Why infrastructure bounties must be different in 2026
Game studios and consumer services popularized large public bounties. But infrastructure platforms — colocation, customer portals, device APIs, BGP/peering tooling and physical site controls — have unique constraints:
- Multi-tenant risk: Vulnerabilities can expose or impact multiple customers simultaneously, raising legal and SLA consequences.
- Physical and cyber convergence: A finding might combine physical access with API misconfigurations.
- Automation and scale: In 2026, automated scanners and AI-assisted exploit attempts generate noise; programs must separate signal from false positives.

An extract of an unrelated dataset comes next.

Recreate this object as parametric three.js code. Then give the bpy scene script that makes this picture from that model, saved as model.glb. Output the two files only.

- Regulatory pressure: NIS2, evolving SEC guidance and sector-specific requirements increase expectation of coordinated disclosure and fix timelines.

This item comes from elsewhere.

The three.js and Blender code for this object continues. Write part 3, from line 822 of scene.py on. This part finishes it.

What we learned from Hytale and game dev prize tiers
High-profile game developers like Hytale pushed the market by offering substantial top-tier payouts (e.g., up to $25,000 or more) for critical vulnerabilities. The lessons for colo operators:
- Top-tier payouts move the needle: Offering a meaningful maximum reward attracts skilled researchers who can discover complex, high-impact chains (e.g., authentication bypass + tenant data exposure).
- Strict out-of-scope rules reduce noise: Hytale excludes non-security gameplay exploits. Infrastructure programs must similarly exclude benign operational bugs and customer-side misconfigurations that are the customer's responsibility.
- Clear submission templates: Game dev pages make it straightforward to submit reproducible reports; that reduces triage time.
- Exceptional cases get exceptional rewards: Hytale hints at paying more than advertised for extraordinary findings. Colo operators should build discretionary top-up clauses for supply-chain or cascading failures.
Designing scope for colocation and infrastructure platforms
Scope is the single most important control for any infrastructure bug bounty. A mis-scoped program can expose your systems to destructive testing or leave gaps where attackers will lurk.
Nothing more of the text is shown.